From the very first film Sammy makes and projects onto the cupped palms of his tiny hands (a direct rip-off of The Greatest Show on Earth, as many of Sammy’s first pictures essentially are — but what artist does not begin this way?), he finds filmmaking to be about controlling what he cannot in reality. Is the war picture that he makes after discovering a gut-wrenching family betrayal really about the war, or about the sensation of carnage he is feeling in his own home? Is the filming of senior ditch day for a class that bullies him just an excuse to use a nice camera, or is it a way of squeezing himself into a space he’s been ostracized from?
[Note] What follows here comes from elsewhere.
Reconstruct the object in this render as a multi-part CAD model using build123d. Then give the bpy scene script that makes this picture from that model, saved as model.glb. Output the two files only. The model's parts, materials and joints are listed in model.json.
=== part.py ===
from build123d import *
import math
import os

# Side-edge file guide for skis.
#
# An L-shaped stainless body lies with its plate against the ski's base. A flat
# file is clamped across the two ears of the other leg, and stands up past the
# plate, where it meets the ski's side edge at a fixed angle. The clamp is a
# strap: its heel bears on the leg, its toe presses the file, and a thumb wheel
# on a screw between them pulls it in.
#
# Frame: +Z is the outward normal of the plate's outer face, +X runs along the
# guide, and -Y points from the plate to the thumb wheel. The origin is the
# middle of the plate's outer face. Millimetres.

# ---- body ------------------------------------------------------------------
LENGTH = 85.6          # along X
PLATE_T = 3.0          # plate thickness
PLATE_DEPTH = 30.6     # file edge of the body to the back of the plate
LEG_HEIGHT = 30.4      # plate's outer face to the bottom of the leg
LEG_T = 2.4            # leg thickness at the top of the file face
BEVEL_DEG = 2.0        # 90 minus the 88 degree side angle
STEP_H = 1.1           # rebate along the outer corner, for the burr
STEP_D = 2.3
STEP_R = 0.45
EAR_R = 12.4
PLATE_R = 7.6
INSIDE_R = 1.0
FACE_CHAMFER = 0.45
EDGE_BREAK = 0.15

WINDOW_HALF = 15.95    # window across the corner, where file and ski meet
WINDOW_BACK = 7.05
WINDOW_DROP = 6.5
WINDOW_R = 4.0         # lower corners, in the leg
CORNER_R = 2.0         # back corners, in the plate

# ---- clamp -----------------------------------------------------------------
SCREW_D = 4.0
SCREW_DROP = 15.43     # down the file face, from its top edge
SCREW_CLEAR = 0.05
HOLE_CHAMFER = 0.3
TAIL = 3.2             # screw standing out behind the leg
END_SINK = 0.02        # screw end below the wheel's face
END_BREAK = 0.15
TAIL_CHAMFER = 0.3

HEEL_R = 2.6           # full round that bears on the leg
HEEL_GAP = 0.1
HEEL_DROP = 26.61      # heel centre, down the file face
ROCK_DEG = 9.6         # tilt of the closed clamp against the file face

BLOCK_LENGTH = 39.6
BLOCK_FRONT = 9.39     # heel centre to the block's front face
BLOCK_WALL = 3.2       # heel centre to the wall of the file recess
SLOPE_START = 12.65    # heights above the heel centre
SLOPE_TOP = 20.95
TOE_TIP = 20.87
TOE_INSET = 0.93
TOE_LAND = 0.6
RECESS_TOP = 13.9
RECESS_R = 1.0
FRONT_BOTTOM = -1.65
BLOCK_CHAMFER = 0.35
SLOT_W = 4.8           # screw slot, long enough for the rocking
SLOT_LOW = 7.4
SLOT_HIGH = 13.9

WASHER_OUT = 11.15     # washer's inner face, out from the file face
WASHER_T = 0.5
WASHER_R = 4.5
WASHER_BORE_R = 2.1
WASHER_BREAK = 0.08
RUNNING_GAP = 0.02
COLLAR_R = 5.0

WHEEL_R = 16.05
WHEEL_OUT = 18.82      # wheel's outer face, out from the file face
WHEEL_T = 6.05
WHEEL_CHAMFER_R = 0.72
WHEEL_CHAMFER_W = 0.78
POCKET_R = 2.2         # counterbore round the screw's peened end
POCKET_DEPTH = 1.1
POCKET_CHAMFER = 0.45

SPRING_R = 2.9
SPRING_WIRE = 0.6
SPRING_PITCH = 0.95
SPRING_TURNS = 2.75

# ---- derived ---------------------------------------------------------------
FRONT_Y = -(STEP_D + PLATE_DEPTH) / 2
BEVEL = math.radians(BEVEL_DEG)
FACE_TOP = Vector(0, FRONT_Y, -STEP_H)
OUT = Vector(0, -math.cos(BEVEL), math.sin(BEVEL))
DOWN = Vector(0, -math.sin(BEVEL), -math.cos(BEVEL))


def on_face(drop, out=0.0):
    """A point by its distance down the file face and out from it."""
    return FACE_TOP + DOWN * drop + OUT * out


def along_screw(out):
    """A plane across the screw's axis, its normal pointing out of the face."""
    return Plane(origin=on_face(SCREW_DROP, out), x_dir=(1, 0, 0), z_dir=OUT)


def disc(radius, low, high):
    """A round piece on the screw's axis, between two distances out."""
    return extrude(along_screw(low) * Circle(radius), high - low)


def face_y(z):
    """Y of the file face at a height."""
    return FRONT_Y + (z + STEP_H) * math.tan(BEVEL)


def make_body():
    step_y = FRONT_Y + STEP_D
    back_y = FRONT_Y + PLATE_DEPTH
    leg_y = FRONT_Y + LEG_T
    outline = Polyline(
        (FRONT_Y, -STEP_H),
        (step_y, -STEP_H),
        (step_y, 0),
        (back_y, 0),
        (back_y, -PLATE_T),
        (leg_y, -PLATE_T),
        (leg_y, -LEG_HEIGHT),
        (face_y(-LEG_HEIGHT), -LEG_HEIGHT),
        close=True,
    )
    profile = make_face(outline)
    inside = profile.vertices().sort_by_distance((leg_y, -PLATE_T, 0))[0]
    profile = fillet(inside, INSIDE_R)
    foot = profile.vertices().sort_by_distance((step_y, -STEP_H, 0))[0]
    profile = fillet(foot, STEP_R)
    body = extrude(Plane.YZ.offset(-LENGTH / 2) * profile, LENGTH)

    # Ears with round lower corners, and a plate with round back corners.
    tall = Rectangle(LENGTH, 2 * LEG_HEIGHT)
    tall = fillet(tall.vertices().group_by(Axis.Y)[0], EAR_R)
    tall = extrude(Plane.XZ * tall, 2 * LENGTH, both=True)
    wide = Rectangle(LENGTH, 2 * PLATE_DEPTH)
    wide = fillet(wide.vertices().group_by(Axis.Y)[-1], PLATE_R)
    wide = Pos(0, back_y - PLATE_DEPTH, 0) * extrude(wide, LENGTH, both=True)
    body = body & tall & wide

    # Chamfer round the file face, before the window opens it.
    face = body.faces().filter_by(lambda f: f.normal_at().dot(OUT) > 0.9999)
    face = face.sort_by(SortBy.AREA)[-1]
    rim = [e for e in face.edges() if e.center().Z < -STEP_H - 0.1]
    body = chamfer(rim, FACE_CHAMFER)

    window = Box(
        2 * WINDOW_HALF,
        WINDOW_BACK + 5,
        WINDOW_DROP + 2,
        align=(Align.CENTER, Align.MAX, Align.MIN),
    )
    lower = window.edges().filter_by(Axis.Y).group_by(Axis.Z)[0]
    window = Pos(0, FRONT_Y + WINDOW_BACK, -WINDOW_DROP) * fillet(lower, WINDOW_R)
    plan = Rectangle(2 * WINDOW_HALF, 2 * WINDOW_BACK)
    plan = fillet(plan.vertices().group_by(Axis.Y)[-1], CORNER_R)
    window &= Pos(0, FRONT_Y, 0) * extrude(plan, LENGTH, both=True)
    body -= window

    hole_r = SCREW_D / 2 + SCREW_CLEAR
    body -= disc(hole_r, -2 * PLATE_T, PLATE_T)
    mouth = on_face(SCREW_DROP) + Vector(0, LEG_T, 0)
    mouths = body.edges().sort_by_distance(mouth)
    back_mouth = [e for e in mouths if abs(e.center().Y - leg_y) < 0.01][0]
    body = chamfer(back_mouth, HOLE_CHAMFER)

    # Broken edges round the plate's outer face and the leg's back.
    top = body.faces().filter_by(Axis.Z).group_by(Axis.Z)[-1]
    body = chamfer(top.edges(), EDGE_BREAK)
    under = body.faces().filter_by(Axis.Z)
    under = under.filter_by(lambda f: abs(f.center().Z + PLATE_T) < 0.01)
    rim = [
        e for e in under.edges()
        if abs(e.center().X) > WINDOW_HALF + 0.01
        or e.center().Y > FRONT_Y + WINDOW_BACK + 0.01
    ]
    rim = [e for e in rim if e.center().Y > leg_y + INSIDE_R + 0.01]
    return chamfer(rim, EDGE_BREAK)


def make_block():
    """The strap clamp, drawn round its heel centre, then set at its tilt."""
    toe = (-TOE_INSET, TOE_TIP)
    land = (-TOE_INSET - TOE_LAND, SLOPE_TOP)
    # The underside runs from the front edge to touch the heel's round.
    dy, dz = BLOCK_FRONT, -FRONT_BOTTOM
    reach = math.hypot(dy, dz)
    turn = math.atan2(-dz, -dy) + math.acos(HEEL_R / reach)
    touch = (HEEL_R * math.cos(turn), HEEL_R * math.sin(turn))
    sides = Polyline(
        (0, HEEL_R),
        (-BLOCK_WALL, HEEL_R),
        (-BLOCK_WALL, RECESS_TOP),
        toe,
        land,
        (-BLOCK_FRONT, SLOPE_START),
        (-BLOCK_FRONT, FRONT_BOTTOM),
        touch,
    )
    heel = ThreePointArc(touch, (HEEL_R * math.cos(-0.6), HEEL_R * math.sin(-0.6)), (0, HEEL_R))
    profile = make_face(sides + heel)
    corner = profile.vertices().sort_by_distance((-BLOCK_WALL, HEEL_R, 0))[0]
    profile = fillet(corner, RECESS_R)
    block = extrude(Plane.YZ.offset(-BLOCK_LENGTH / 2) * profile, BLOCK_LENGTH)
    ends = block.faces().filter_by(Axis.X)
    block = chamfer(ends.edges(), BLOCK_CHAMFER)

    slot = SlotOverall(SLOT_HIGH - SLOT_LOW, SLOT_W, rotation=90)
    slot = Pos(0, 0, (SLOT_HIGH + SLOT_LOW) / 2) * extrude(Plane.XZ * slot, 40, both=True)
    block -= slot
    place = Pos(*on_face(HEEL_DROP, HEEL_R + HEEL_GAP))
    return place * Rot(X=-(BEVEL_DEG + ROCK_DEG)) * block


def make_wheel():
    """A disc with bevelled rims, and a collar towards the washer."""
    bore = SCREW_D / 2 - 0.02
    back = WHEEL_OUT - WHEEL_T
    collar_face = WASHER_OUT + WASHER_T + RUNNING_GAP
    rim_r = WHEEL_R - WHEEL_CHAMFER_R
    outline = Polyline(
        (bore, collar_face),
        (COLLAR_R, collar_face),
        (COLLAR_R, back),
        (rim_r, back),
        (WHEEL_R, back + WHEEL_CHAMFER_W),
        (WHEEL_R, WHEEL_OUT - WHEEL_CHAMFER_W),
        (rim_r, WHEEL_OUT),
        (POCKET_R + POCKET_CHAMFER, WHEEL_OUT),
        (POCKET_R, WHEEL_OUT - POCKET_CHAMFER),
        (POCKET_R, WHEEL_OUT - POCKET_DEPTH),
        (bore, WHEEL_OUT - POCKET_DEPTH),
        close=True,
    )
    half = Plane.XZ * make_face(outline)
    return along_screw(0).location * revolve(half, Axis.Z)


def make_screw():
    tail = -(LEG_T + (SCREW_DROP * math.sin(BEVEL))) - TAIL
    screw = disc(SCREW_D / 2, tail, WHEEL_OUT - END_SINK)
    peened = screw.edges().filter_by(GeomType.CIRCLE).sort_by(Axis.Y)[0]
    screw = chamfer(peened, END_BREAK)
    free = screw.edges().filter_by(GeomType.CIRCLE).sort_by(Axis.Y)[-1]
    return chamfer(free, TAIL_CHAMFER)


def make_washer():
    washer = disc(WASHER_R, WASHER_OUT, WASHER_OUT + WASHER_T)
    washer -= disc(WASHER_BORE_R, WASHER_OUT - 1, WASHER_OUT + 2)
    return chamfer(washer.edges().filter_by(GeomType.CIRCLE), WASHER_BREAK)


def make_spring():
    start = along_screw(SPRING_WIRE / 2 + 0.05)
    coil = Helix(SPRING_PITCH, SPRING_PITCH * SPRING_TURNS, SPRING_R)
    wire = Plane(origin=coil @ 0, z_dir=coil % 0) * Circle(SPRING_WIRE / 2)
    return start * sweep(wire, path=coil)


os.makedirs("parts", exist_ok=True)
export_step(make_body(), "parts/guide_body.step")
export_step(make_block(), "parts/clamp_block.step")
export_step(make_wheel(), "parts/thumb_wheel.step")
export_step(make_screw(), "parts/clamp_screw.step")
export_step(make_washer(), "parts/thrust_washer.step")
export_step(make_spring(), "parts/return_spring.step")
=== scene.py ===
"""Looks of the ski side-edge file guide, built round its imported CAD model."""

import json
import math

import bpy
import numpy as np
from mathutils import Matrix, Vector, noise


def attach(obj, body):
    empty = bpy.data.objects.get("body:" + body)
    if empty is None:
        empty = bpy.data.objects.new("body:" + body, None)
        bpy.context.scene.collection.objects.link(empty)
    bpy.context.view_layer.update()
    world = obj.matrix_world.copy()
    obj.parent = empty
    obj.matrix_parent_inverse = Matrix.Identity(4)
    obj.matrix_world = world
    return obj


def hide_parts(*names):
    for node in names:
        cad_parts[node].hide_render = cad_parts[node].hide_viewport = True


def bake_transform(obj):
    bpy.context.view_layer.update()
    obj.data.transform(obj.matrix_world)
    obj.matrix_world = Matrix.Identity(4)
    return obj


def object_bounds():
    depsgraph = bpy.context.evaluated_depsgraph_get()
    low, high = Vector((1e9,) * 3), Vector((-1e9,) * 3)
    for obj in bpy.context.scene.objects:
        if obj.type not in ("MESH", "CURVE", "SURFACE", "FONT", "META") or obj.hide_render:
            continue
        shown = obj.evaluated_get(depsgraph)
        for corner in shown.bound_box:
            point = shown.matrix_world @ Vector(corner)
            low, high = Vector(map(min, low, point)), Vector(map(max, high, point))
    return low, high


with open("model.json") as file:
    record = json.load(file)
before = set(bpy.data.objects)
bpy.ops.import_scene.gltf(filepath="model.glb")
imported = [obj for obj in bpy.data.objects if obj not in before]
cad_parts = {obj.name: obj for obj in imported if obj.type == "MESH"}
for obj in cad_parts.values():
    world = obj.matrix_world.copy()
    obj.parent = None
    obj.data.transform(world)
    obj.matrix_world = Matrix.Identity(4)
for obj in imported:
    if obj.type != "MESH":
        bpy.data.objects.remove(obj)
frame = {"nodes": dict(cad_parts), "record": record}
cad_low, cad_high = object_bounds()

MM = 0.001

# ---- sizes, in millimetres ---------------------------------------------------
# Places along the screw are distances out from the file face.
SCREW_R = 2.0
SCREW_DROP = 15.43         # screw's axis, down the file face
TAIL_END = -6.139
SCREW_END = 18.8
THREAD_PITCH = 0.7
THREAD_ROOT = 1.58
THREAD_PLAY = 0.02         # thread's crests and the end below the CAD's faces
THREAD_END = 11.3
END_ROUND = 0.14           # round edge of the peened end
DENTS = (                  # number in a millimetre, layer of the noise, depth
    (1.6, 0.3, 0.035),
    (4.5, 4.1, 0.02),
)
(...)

When little Sammy damages his expensive toy trains, his father — always with the lesson at hand, platitudes that are so obvious until you grow up and realize they were painfully true the whole time — admonishes him: “You can’t just love something, you also have to take care of it, right?”
Everyone in The Fabelmans loves all sorts of people and things. Mitzi loves the piano and her husband and her kids and maybe even another man; Burt loves his work and his children and he really loves his wife; Sammy’s girlfriend Monica (Chloe East) loves all things Jesus and also making out with the nice Jewish boy at school; and Sammy loves his sisters and his parents — though, as he grows, he sometimes hates them, too — and he really loves film (maybe more than anything, maybe in a way that scares him).
But you also have to take care of it. The Fabelmans is about this taking care, maybe more than anything. It is about how hard taking care is. Loving is easy, but taking care might become something we do not expect or even want. It may mean choosing your art over your family, it may mean choosing therapy and that other man and divorce, it may mean letting your beloved choose that therapy and man and divorce over you, and it may mean accepting that people will not understand you.
And if Spielberg’s opening remarks are a testament to anything, it’s that this practice of not just loving but taking care takes us our whole lives. Just now, with The Fabelmans, it feels that Spielberg has taken care of something that probably needed taking care of for decades. I die a little when I read the accusations of indulgence, because what else are we doing here — why else are we making art and sharing it with others if not to love and take care of our truths, if not to provide others flashes of themselves in the way that we personally create?
The Fabelmans opens in front of a movie theater. A nervous, young Sammy stands before his parents, who gently explain what going to see a movie is like: how the lights will go out, how the screen will look. They are giving him a great, powerful gift. I find myself weeping. My father had that conversation with me when I was small (and thus bestowed on me my lifelong love of film) and, if I am so lucky, I will have that conversation with a small loved one of my own one day, and so on and so on. Is it really indulgent to submerge oneself in ideas of love and taking care for a few hours? Is it emotionally manipulative to emphasize how these slices of life impact us, how the act of cinematic expression and creation as healing and sharing must be cherished? I just don’t believe that to be true, and I think The Fabelmans provides far more than it indulges in its exploration of the heart-achingly personal.